• _Given instruction_
Print, exactly as written, every line from the first line of the records below through the line containing "STREAK_DEPTH = 0.004", and nothing further.

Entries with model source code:

----------

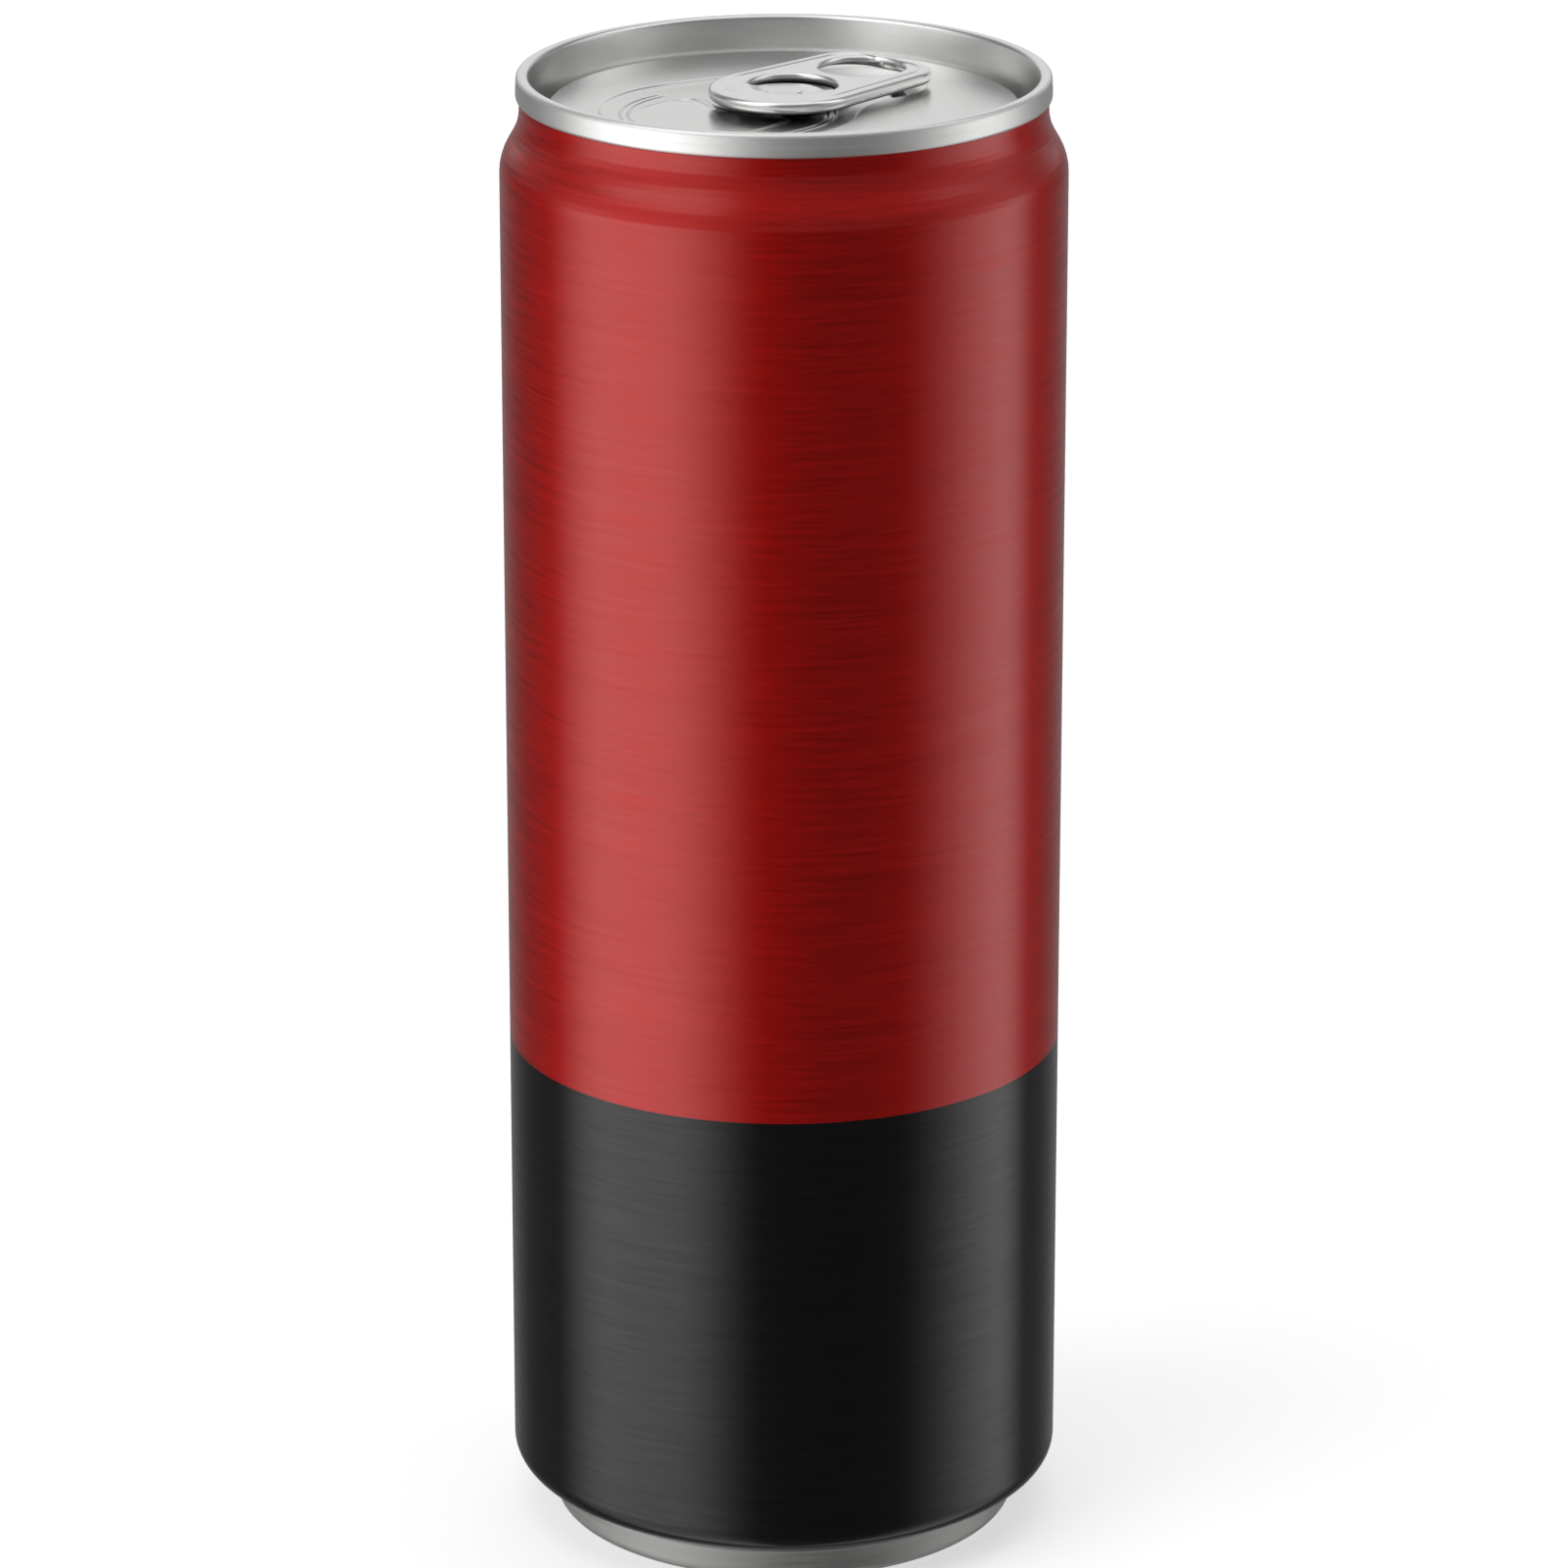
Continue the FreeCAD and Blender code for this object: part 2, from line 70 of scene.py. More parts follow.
FLANGE = 0.6
TOP_DEPTH = 6.9
TOUCH = 0.02
SPLIT_HEIGHT = 52.6
SEAM_FOOT = CAN_HEIGHT - SEAM_HEIGHT
NECK_RADIUS = SEAM_RADIUS - SEAM_OVERHANG
NECK_CORNER = CAN_HEIGHT - NECK_DEPTH - NECK_BEND * math.tan(NECK_SLOPE / 2)
SHOULDER_CORNER = NECK_CORNER - (WALL_RADIUS - NECK_RADIUS) / math.tan(NECK_SLOPE)
FOOT_RADIUS = WALL_RADIUS - FOOT_INSET
FOOT_INNER_RADIUS = FOOT_RADIUS - FOOT_WIDTH
HEEL_CORNER_UP = FOOT_WALL + (WALL_RADIUS - FOOT_RADIUS) * math.tan(HEEL_SLOPE)
RED, DEEP_RED = (0.58, 0.004, 0.002), (0.52, 0.003, 0.001)
BLACK = (0.006, 0.006, 0.006)
BARE_FOOT = (0.44, 0.44, 0.43)
PAINT_FEATHER = 0.1
PAINT_COVER = 0.92
WALL_ROUGHNESS = 0.60
STREAK_DEPTH = 0.004


def rounded(corners):
    """A line through (across, up, rounding) corners, each rounded by an arc that meets both its runs,
    with extra points beside each bend so that the straight runs shade straight."""
    line = []
    for index, (across, up, rounding) in enumerate(corners):
        here = Vector((across, up))
        if not rounding:
            line.append(here)
            continue
        before = (Vector(corners[index - 1][:2]) - here).normalized()
        after = (Vector(corners[index + 1][:2]) - here).normalized()
        half = before.angle(after) / 2
        centre = here + (before + after).normalized() * rounding / math.sin(half)
        start = here + before * rounding / math.tan(half) - centre
        end = here + after * rounding / math.tan(half) - centre
        steps = max(2, math.ceil(start.angle(end) / BEND_STEP))
        for step in range(steps + 1):
            line.append(centre + start.normalized().slerp(end.normalized(), step / steps) * rounding)
    margin = 0.12
    supported = [line[0]]
    for start, end in zip(line, line[1:]):
        run = end - start
        if run.length > 5 * margin:
            supported.append(start + run.normalized() * margin)
            supported.append(end - run.normalized() * margin)
        supported.append(end)
    return supported


def turn(build, line):
    """Turns a profile line once round the can's axis; a point on the axis closes the form."""
    rings = []
    for across, up in line:
        if across < MM:
            rings.append([build.verts.new((0, 0, up * MM))])
            continue
        rings.append([
            build.verts.new((across * MM * math.cos(angle), across * MM * math.sin(angle), up * MM))
            for angle in (2 * math.pi * step / ROUND_STEPS for step in range(ROUND_STEPS))
        ])
    for ring, after in zip(rings, rings[1:]):
        for step in range(ROUND_STEPS):
            beside = (step + 1) % ROUND_STEPS
            corners = [ring[step % len(ring)], ring[beside % len(ring)],
                       after[beside % len(after)], after[step % len(after)]]
            build.faces.new(list(dict.fromkeys(corners)))


def finished(name, build, material, sharp=60):
    """Makes the piece, smooth except across edges sharper than the angle given."""
    bmesh.ops.remove_doubles(build, verts=build.verts, dist=MM * MM)
    bmesh.ops.recalc_face_normals(build, faces=build.faces)
    mesh = bpy.data.meshes.new(name)
    build.to_mesh(mesh)
    build.free()
    mesh.materials.append(material)
    mesh.shade_smooth()
    mesh.set_sharp_from_angle(angle=math.radians(sharp))
    piece = bpy.data.objects.new(name, mesh)
    bpy.context.scene.collection.objects.link(piece)
    return piece


def body_line():
    """The wall's section: up the outside from the dome's middle to the seam, then closed under the end."""
    dome_rise = DOME_HEIGHT - DOME_EDGE
    dome_radius = (FOOT_INNER_RADIUS ** 2 + dome_rise ** 2) / (2 * dome_rise)
    dome = []
    reach = math.asin(FOOT_INNER_RADIUS / dome_radius)
    for step in range(DOME_STEPS):
        angle = reach * step / DOME_STEPS
        dome.append(Vector((dome_radius * math.sin(angle),
                            DOME_HEIGHT - dome_radius * (1 - math.cos(angle)))))
    under_seam = SEAM_FOOT - TOUCH
    under_end = CAN_HEIGHT - TOP_DEPTH
    rest = rounded([
        (FOOT_INNER_RADIUS, DOME_EDGE, 0),
        (FOOT_INNER_RADIUS, 0, FOOT_ROUNDING),
        (FOOT_RADIUS, 0, FOOT_ROUNDING),
        (FOOT_RADIUS, FOOT_WALL, FOOT_BEND),
        (WALL_RADIUS, HEEL_CORNER_UP, HEEL_BEND),
        (WALL_RADIUS, SHOULDER_CORNER, NECK_BEND),
        (NECK_RADIUS, NECK_CORNER, NECK_BEND),
        (NECK_RADIUS, under_seam, 0),
        (NECK_RADIUS - FLANGE, under_seam, 0),
        (NECK_RADIUS - 2 * FLANGE, under_end, 0),
        (0, under_end, 0),
    ])
    return dome + rest


def maths(nodes, links, operation, *values):
    """One arithmetic node; a value is a number or another node's output."""
    node = nodes.new("ShaderNodeMath")
    node.operation = operation
    for socket, value in zip(node.inputs, values):
        if isinstance(value, bpy.types.NodeSocket):
            links.new(value, socket)
        else:
            socket.default_value = value
    return node.outputs[0]


def streak_group():
    """Fine streaks drawn out by rolling or ironing: noise stretched along the metal's working line.
    Shade varies about 1, Height feeds a bump."""
    group = bpy.data.node_groups.new("drawn_streaks", "ShaderNodeTree")
    sockets = group.interface
    sockets.new_socket("Place", in_out="INPUT", socket_type="NodeSocketVector")
    sockets.new_socket("Stretch", in_out="INPUT", socket_type="NodeSocketVector")
    strength = sockets.new_socket("Strength", in_out="INPUT", socket_type="NodeSocketFloat")
    strength.default_value = 0.1
    sockets.new_socket("Shade", in_out="OUTPUT", socket_type="NodeSocketFloat")
    sockets.new_socket("Height", in_out="OUTPUT", socket_type="NodeSocketFloat")
    nodes, links = group.nodes, group.links
    ends = nodes.new("NodeGroupInput"), nodes.new("NodeGroupOutput")
    stretched = nodes.new("ShaderNodeVectorMath")
    stretched.operation = "MULTIPLY"
    links.new(ends[0].outputs["Place"], stretched.inputs[0])
    links.new(ends[0].outputs["Stretch"], stretched.inputs[1])
    layers = []
    for scale in (1.0, 3.1):
        noise = nodes.new("ShaderNodeTexNoise")
        noise.inputs["Scale"].default_value = scale
        noise.inputs["Detail"].default_value = 3.0
        noise.inputs["Roughness"].default_value = 0.6
        links.new(stretched.outputs[0], noise.inputs["Vector"])
        layers.append(noise.outputs["Fac"])
    both = maths(nodes, links, "ADD", *layers)
    centred = maths(nodes, links, "SUBTRACT", both, 1.0)
    shade = maths(nodes, links, "MULTIPLY_ADD", centred, ends[0].outputs["Strength"], 1.0)
    links.new(shade, ends[1].inputs["Shade"])
    links.new(both, ends[1].inputs["Height"])
    return group


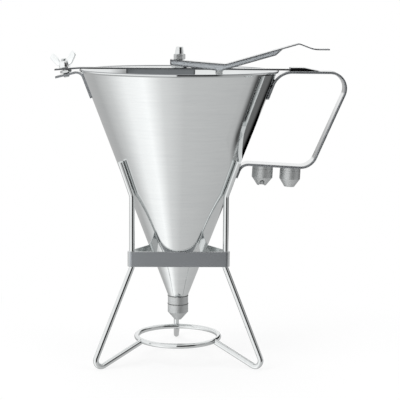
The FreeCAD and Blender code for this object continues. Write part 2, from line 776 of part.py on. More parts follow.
def build_bush():
    bush = turned("bush", [
        ("rod_radius + running_gap", "spring_top - bush_spigot"),
        ("bush_spigot_radius", "spring_top - bush_spigot"),
        ("bush_spigot_radius", "spring_top"), ("bush_shoulder_radius", "spring_top"),
        ("bush_shoulder_radius", "flange_base"), ("bush_radius", "flange_base"),
        ("bush_radius", "bar_top + bush_above"),
        ("rod_radius + running_gap", "bar_top + bush_above")])
    keep(bush, "guide_bush")
    hexagon = plain("Prism", "bush_hexagon", {"Circumradius": "bush_nut_flats / 2 / cos(30)",
                                              "Height": "bush_nut_height"}, raised("bar_top"))
    bore = plain("Cylinder", "bush_nut_thread", {"Radius": "bush_radius",
                                                 "Height": "bush_nut_height"},
                 raised("bar_top"))
    keep(cut("bush_nut_bore", hexagon, bore), "bush_nut")


def build_plunger():
    """The valve rod, its plug, spring seat, cross pin and cap nut."""
    rod = plain("Cylinder", "rod", {"Radius": "rod_radius", "Height": "rod_end - plug_top"},
                raised("plug_top"))
    pin = plain("Cylinder", "cross_pin",
                {"Radius": "cross_pin_radius",
                 "Height": "2 * (seat_hub_radius + cross_pin_overhang)"},
                "placement(vector(0; seat_hub_radius + cross_pin_overhang;"
                " cross_pin_height); rotation(vector(1; 0; 0); 90))")
    keep(pin, "retaining_pin")
    keep(cut("rod_drilled", rod, pin), "plunger_rod")
    seat = turned("seat", [
        ("rod_radius", "seat_disc_base - seat_hub"),
        ("seat_hub_radius", "seat_disc_base - seat_hub"), ("seat_hub_radius", "seat_disc_base"),
        ("seat_disc_radius", "seat_disc_base"), ("seat_disc_radius", "spring_base"),
        ("rod_radius", "spring_base")])
    keep(cut("seat_drilled", seat, pin), "spring_seat")
    plug = turned("plug", [
        ("0", "plug_base - pilot_length"), ("pilot_radius", "plug_base - pilot_length"),
        ("pilot_radius", "pilot_top"), ("plug_radius", "plug_top"),
        ("plug_hub_radius", "plug_top"), ("plug_hub_radius", "plug_top + plug_hub"),
        ("rod_radius", "plug_top + plug_hub"), ("rod_radius", "plug_top"), ("0", "plug_top")])
    keep(plug, "valve_plug")
    hexagon = plain("Prism", "cap_hexagon", {"Circumradius": "nut_corner",
                                             "Height": "cap_hex_height"}, raised("cap_base"))
    dome = turned("cap_dome", [
        ("0", "cap_base"), ("cap_dome_radius", "cap_base"),
        ("cap_dome_radius", "cap_base + cap_hex_height"),
        ("cap_crown_radius", "cap_base + cap_nut_height"),
        ("0", "cap_base + cap_nut_height")], [None, None, None, "cap_crown_round", None])
    joined = doc.addObject("Part::Fuse", "cap_solid")
    joined.Base = hexagon
    joined.Tool = dome
    keep(cut("cap_bore", joined, rod), "cap_nut")


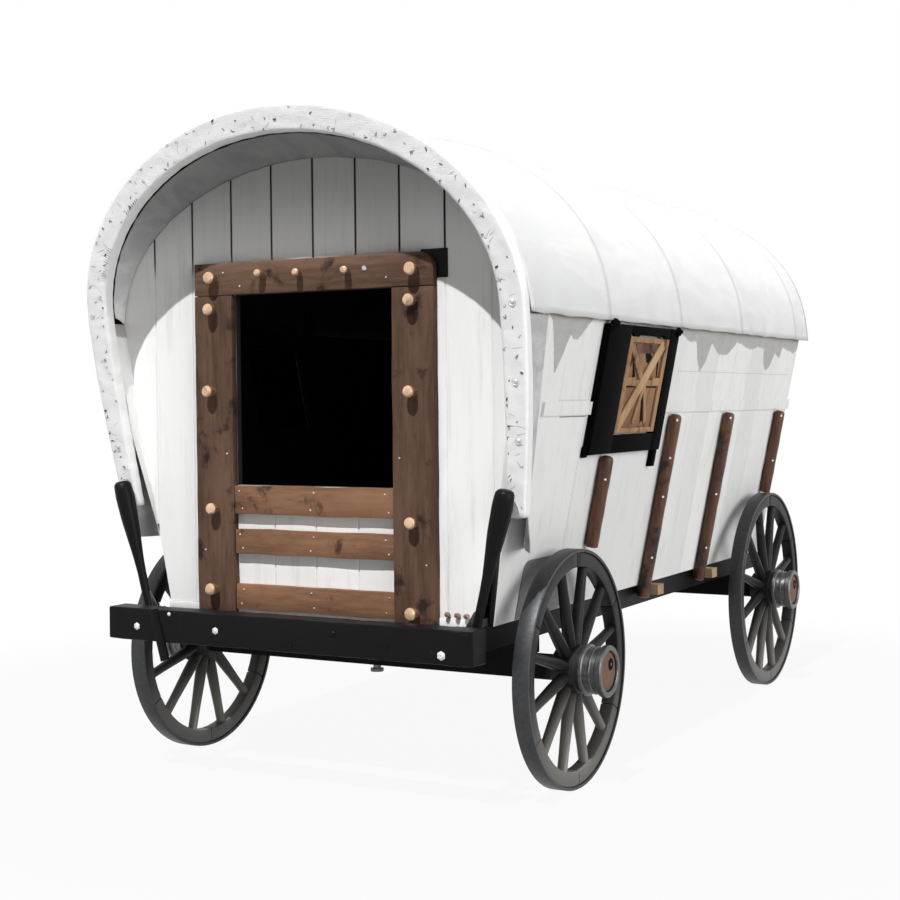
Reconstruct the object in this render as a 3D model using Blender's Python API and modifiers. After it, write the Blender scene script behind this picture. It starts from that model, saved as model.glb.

----------

• _Exercise result_
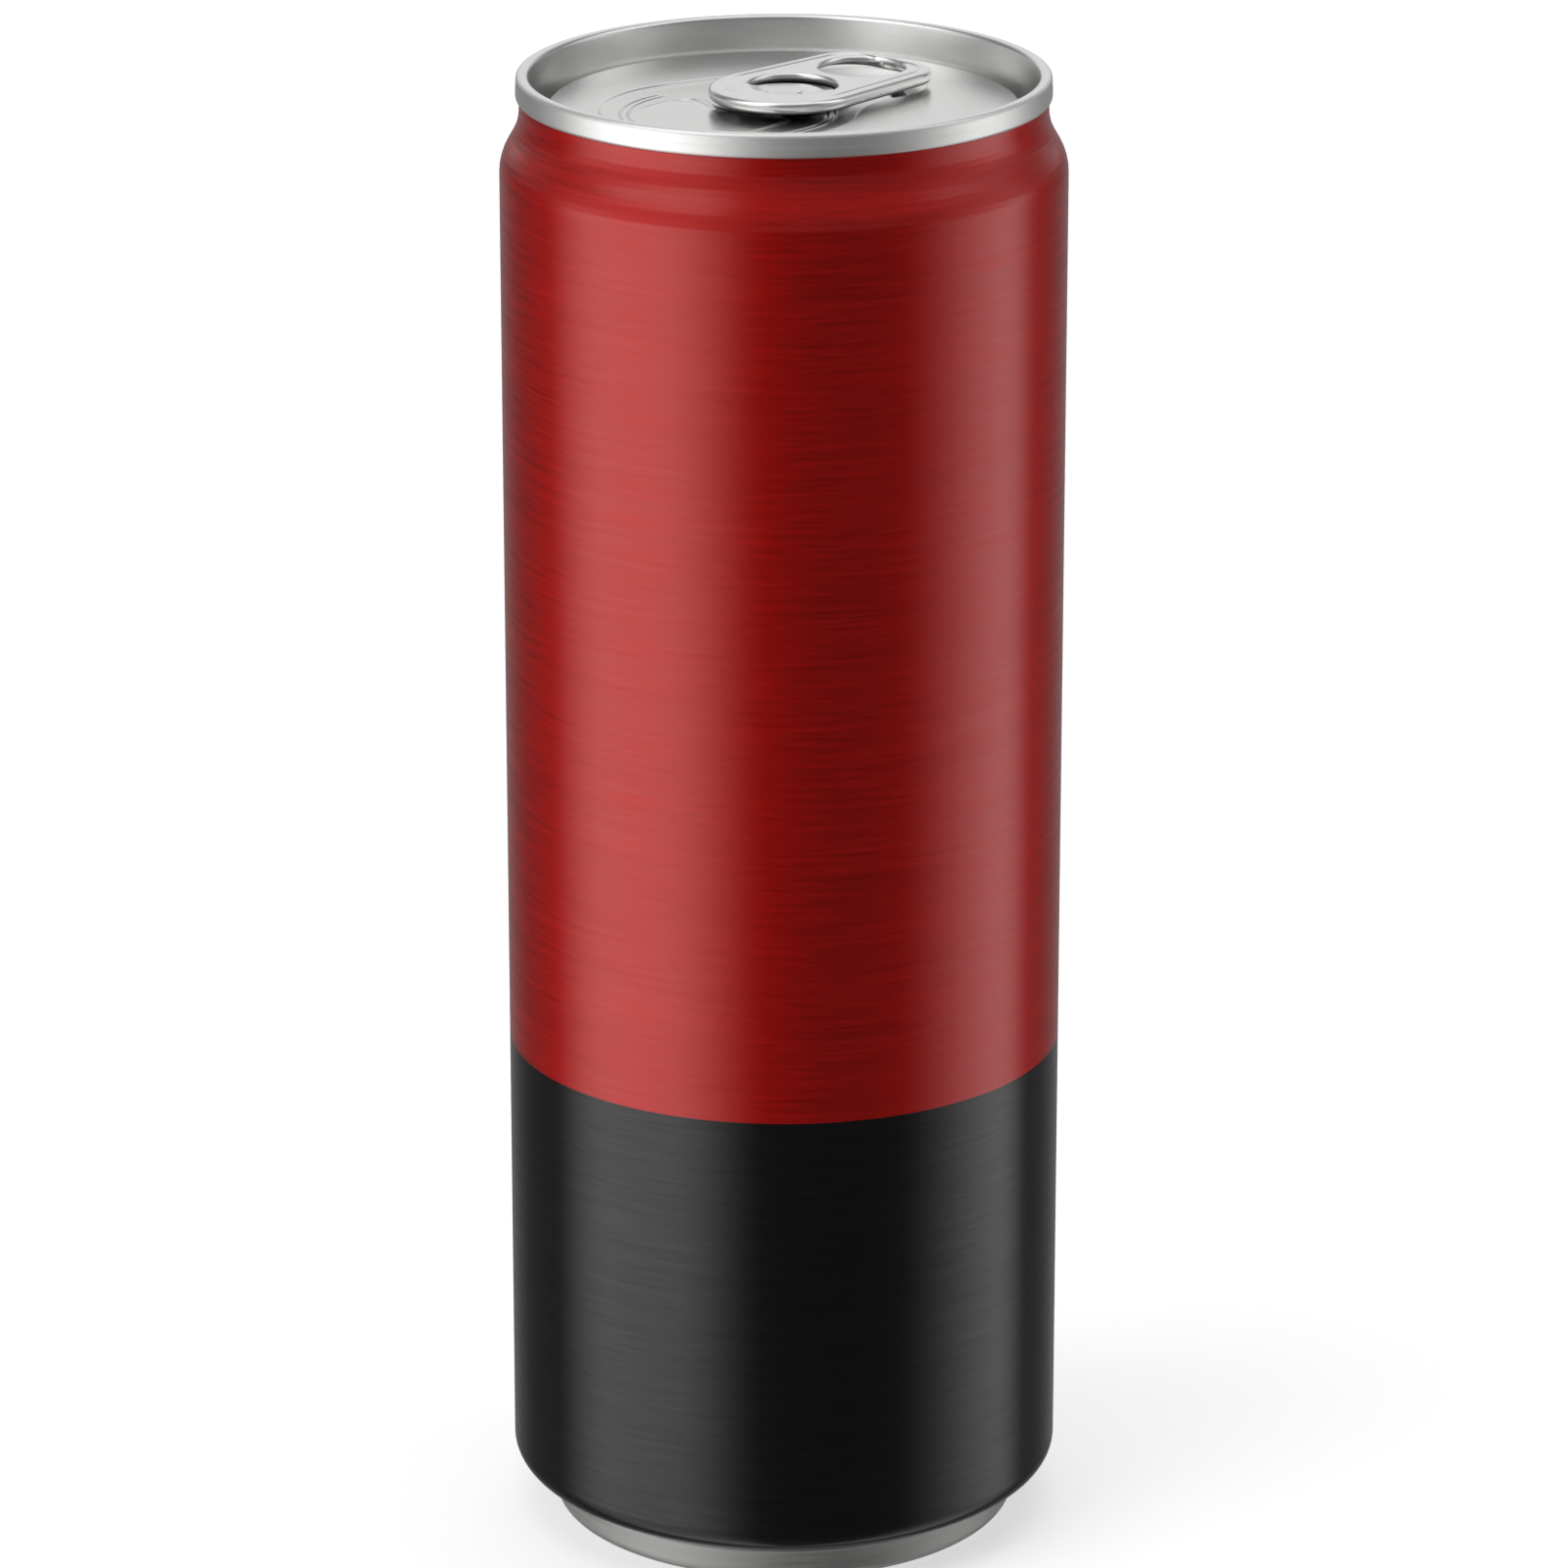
Continue the FreeCAD and Blender code for this object: part 2, from line 70 of scene.py. More parts follow.
FLANGE = 0.6
TOP_DEPTH = 6.9
TOUCH = 0.02
SPLIT_HEIGHT = 52.6
SEAM_FOOT = CAN_HEIGHT - SEAM_HEIGHT
NECK_RADIUS = SEAM_RADIUS - SEAM_OVERHANG
NECK_CORNER = CAN_HEIGHT - NECK_DEPTH - NECK_BEND * math.tan(NECK_SLOPE / 2)
SHOULDER_CORNER = NECK_CORNER - (WALL_RADIUS - NECK_RADIUS) / math.tan(NECK_SLOPE)
FOOT_RADIUS = WALL_RADIUS - FOOT_INSET
FOOT_INNER_RADIUS = FOOT_RADIUS - FOOT_WIDTH
HEEL_CORNER_UP = FOOT_WALL + (WALL_RADIUS - FOOT_RADIUS) * math.tan(HEEL_SLOPE)
RED, DEEP_RED = (0.58, 0.004, 0.002), (0.52, 0.003, 0.001)
BLACK = (0.006, 0.006, 0.006)
BARE_FOOT = (0.44, 0.44, 0.43)
PAINT_FEATHER = 0.1
PAINT_COVER = 0.92
WALL_ROUGHNESS = 0.60
STREAK_DEPTH = 0.004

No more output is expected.